* Task description
Print, exactly as they stand, the lines from the start of the listing to the line containing "material with its", inclusive.

** start **

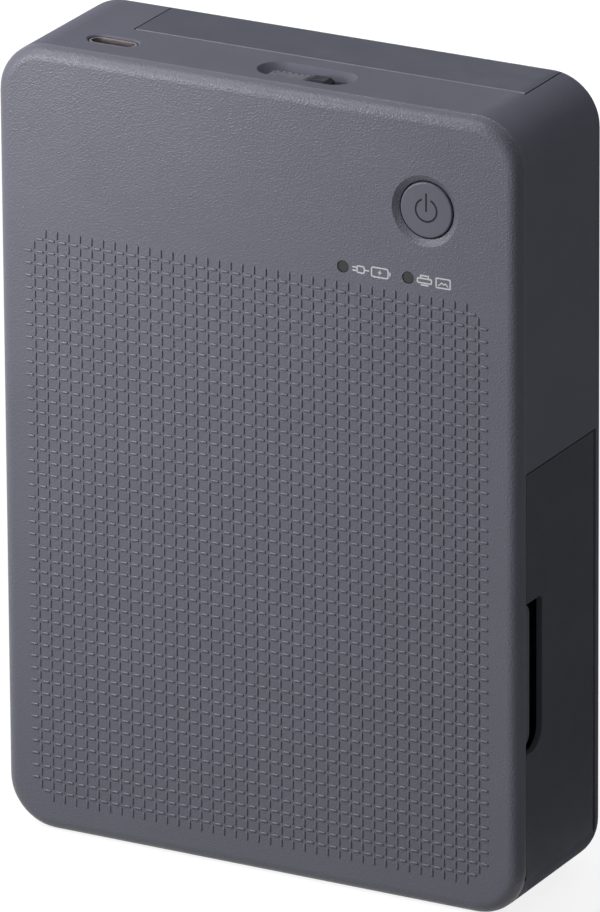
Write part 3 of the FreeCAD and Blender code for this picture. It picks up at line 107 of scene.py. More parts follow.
# Slider's grip: places along X in the frame, its pad's depth under the top, its nub's height
knurl_pitch_x = 1.15 * mm
knurl_pitch_y = 0.9 * mm
knurl_height = 0.42 * mm
knurl_crown = 0.5
knurl_left = -1.75 * mm
knurl_columns = 12
knurl_rows = 10
pad_drop = 1.6 * mm
nub_x = 7.6 * mm
nub_rise = 1.1 * mm
arrow_size = 0.62 * mm
arrow_width = 0.22 * mm
arrow_thickness = 0.06 * mm

# Glossier strip on the bevel of the rear cover's flap, lighter in colour as a painted highlight
flap_bevel = 0.3 * mm
flap_end_gap = 0.1 * mm

# Values that the finishes share, first the range that holds most of a noise's values
noise_range = (0.3, 0.7)
bevel_samples = 4
usual_grain = 0.3 * mm
usual_edge = 0.12 * mm
thin_edge = 0.05 * mm

# Studio
key_place = (-0.12, -0.16, 0.165)
key_size = 0.08
key_power = 0.275
upper_place = (-0.40, -0.40, 0.82)
upper_size = 0.26
upper_power = 2.9
rear_place = (-0.14, 0.60, 0.12)
rear_size = 0.3
rear_power = 1.7
sky_colour = (0.98, 0.98, 1.0, 1.0)
ambient_light = 0.36
backdrop_light = 1.0
white = (1.0, 1.0, 1.0, 1.0)
floor_tone = 0.22
floor_roughness = 0.9
floor_glow = 0.85
floor_reach = 6.0
floor_drop = 0.05 * mm
flag_near_x = 0.06
flag_far_x = 0.4
flag_front_y = -0.6
flag_back_y = 0.9
flag_height = 0.7
flag_tone = 0.36
flag_roughness = 1.0

# Camera, fitted to the photo's silhouette
camera_place = Vector((0.942969, -1.736533, 0.802304))
camera_right = Vector((0.87976999, 0.47535862, -0.00624086))
camera_up = Vector((-0.15956125, 0.30762319, 0.93803421))
camera_lens = 477.32
camera_sensor = 36.0
camera_near = 0.1
camera_far = 20.0


def linear(code):
    """A colour written as in a picture, such as 6b6b75, as linear light by the standard curve."""
    parts = [int(code[i : i + 2], 16) / 255 for i in (0, 2, 4)]
    return tuple(p / 12.92 if p <= 0.04045 else ((p + 0.055) / 1.055) ** 2.4 for p in parts) + (1.0,)


class Finish:
    """A material with its own small node tree, wired from object coordinates."""

    def __init__(self, name, code):
        self.colour = linear(code)
        self.material = bpy.data.materials.new(name)
        self.material.use_nodes = True
        self.nodes = self.material.node_tree.nodes
        self.links = self.material.node_tree.links
        self.shader = self.nodes["Principled BSDF"]
        self.place = self.nodes.new("ShaderNodeTexCoord").outputs["Object"]

    def link(self, source, target):
        self.links.new(source, target)

    def stretched(self, scale):
        """The place, scaled along each axis, so that a noise on it turns into streaks."""
        node = self.nodes.new("ShaderNodeMapping")
        node.inputs["Scale"].default_value = scale
        self.link(self.place, node.inputs["Vector"])
        return node.outputs["Vector"]

    def noise(self, size, detail, vector=None):
        node = self.nodes.new("ShaderNodeTexNoise")
        node.inputs["Scale"].default_value = 1 / size
        node.inputs["Detail"].default_value = detail
        self.link(vector or self.place, node.inputs["Vector"])
        return node.outputs["Fac"]

    def cells(self, size, softness=None):
        """Cells of that size, with rounded borders where a softness is given."""
        node = self.nodes.new("ShaderNodeTexVoronoi")
        node.inputs["Scale"].default_value = 1 / size
        if softness is not None:
            node.feature = "SMOOTH_F1"
            node.inputs["Smoothness"].default_value = softness
        self.link(self.place, node.inputs["Vector"])
        return node

    def bands(self, size, direction, distortion=0.0, detail=0.0):
        """Bands of that size. The wave texture takes the sine of a multiple of its scaled place."""
        wave_multiple = 20
        node = self.nodes.new("ShaderNodeTexWave")
        node.bands_direction = direction
        node.inputs["Scale"].default_value = turn / (wave_multiple * size)
        node.inputs["Distortion"].default_value = distortion
        node.inputs["Detail"].default_value = detail
        self.link(self.place, node.inputs["Vector"])
        return node.outputs["Fac"]

    def spread(self, value, before=noise_range, after=(0.0, 1.0)):
        """The value, moved from one range to another and kept inside it."""
        node = self.nodes.new("ShaderNodeMapRange")
        self.link(value, node.inputs["Value"])
        node.inputs["From Min"].default_value = before[0]
        node.inputs["From Max"].default_value = before[1]
        node.inputs["To Min"].default_value = after[0]
        node.inputs["To Max"].default_value = after[1]
        return node.outputs["Result"]

    def gloss(self, value, roughness, less, more, before=noise_range):
        """A roughness that follows the value, from somewhat less than its plain one to more."""
        return self.spread(value, before, (roughness - less, roughness + more))

    def mixed(self, share, first, second):
        node = self.nodes.new("ShaderNodeMix")
        node.data_type = "RGBA"
        self.link(share, node.inputs["Factor"])
        for socket, value in ((node.inputs["A"], first), (node.inputs["B"], second)):
            if isinstance(value, tuple):
                socket.default_value = value
            else:
                self.link(value, socket)
        return node.outputs["Result"]

    def tone(self, share):
        """The finish's own colour, darker or lighter."""
        return tuple(part * share for part in self.colour[:3]) + (1.0,)

    def toned(self, value, dark, light):
        """The finish's colour, from its dark tone to its light one as the value goes from 0 to 1."""
        return self.mixed(value, self.tone(dark), self.tone(light))

    def sum(self, first, second, share):
        """The first value and a share of the second."""
        node = self.nodes.new("ShaderNodeMath")
        node.operation = "MULTIPLY_ADD"
        self.link(second, node.inputs[0])
        node.inputs[1].default_value = share
        self.link(first, node.inputs[2])
        return node.outputs["Value"]

    def rounded(self, radius):
        """The surface's normal, as if its edges had that radius."""
        node = self.nodes.new("ShaderNodeBevel")
        node.samples = bevel_samples
        node.inputs["Radius"].default_value = radius
        return node.outputs["Normal"]

    def relief(self, height, depth, edge=0.0):
        """Relief of that depth, and edges that look rounded where their radius is given."""
        bump = self.nodes.new("ShaderNodeBump")
        bump.inputs["Distance"].default_value = depth
        self.link(height, bump.inputs["Height"])
        if edge:
            self.link(self.rounded(edge), bump.inputs["Normal"])
        self.link(bump.outputs["Normal"], self.shader.inputs["Normal"])

    def edge_highlight(self, radius):
        """1 along the edges, which the finish paints lighter as a highlight, and 0 elsewhere."""
        cosine_where_it_starts = 0.93
        cosine_where_it_is_full = 0.8
        rounding = self.rounded(radius)
        plain = self.nodes.new("ShaderNodeNewGeometry").outputs["Normal"]
        turned = self.nodes.new("ShaderNodeVectorMath")
        turned.operation = "DOT_PRODUCT"
        self.link(rounding, turned.inputs[0])
        self.link(plain, turned.inputs[1])
        return self.spread(turned.outputs["Value"], (cosine_where_it_starts, cosine_where_it_is_full))

    def set(self, **values):
        for name, value in values.items():
            socket = self.shader.inputs[name.replace("_", " ")]
            if isinstance(value, (int, float, tuple)):
                socket.default_value = value
            else:
                self.link(value, socket)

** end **

* Written response
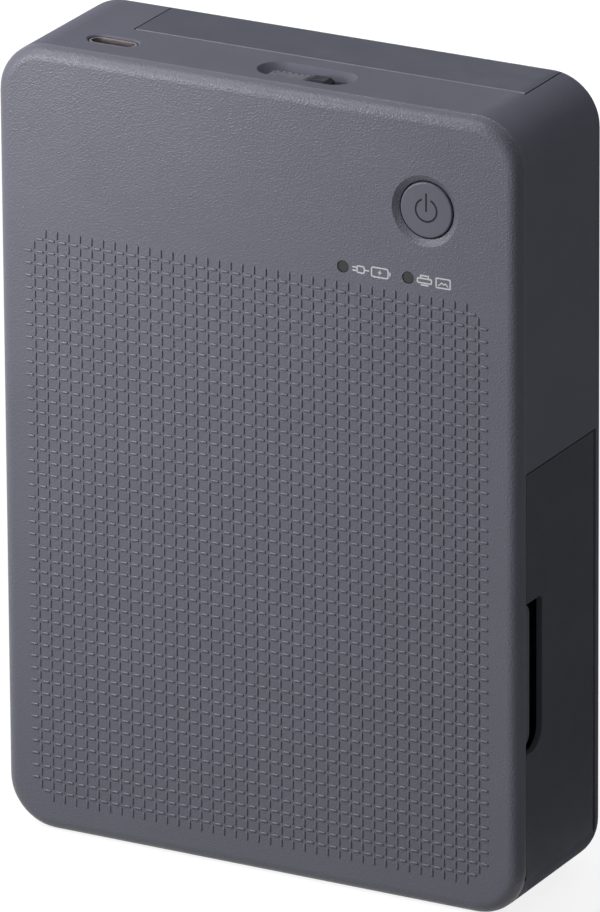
Write part 3 of the FreeCAD and Blender code for this picture. It picks up at line 107 of scene.py. More parts follow.
# Slider's grip: places along X in the frame, its pad's depth under the top, its nub's height
knurl_pitch_x = 1.15 * mm
knurl_pitch_y = 0.9 * mm
knurl_height = 0.42 * mm
knurl_crown = 0.5
knurl_left = -1.75 * mm
knurl_columns = 12
knurl_rows = 10
pad_drop = 1.6 * mm
nub_x = 7.6 * mm
nub_rise = 1.1 * mm
arrow_size = 0.62 * mm
arrow_width = 0.22 * mm
arrow_thickness = 0.06 * mm

# Glossier strip on the bevel of the rear cover's flap, lighter in colour as a painted highlight
flap_bevel = 0.3 * mm
flap_end_gap = 0.1 * mm

# Values that the finishes share, first the range that holds most of a noise's values
noise_range = (0.3, 0.7)
bevel_samples = 4
usual_grain = 0.3 * mm
usual_edge = 0.12 * mm
thin_edge = 0.05 * mm

# Studio
key_place = (-0.12, -0.16, 0.165)
key_size = 0.08
key_power = 0.275
upper_place = (-0.40, -0.40, 0.82)
upper_size = 0.26
upper_power = 2.9
rear_place = (-0.14, 0.60, 0.12)
rear_size = 0.3
rear_power = 1.7
sky_colour = (0.98, 0.98, 1.0, 1.0)
ambient_light = 0.36
backdrop_light = 1.0
white = (1.0, 1.0, 1.0, 1.0)
floor_tone = 0.22
floor_roughness = 0.9
floor_glow = 0.85
floor_reach = 6.0
floor_drop = 0.05 * mm
flag_near_x = 0.06
flag_far_x = 0.4
flag_front_y = -0.6
flag_back_y = 0.9
flag_height = 0.7
flag_tone = 0.36
flag_roughness = 1.0

# Camera, fitted to the photo's silhouette
camera_place = Vector((0.942969, -1.736533, 0.802304))
camera_right = Vector((0.87976999, 0.47535862, -0.00624086))
camera_up = Vector((-0.15956125, 0.30762319, 0.93803421))
camera_lens = 477.32
camera_sensor = 36.0
camera_near = 0.1
camera_far = 20.0


def linear(code):
    """A colour written as in a picture, such as 6b6b75, as linear light by the standard curve."""
    parts = [int(code[i : i + 2], 16) / 255 for i in (0, 2, 4)]
    return tuple(p / 12.92 if p <= 0.04045 else ((p + 0.055) / 1.055) ** 2.4 for p in parts) + (1.0,)


class Finish:
    """A material with its own small node tree, wired from object coordinates."""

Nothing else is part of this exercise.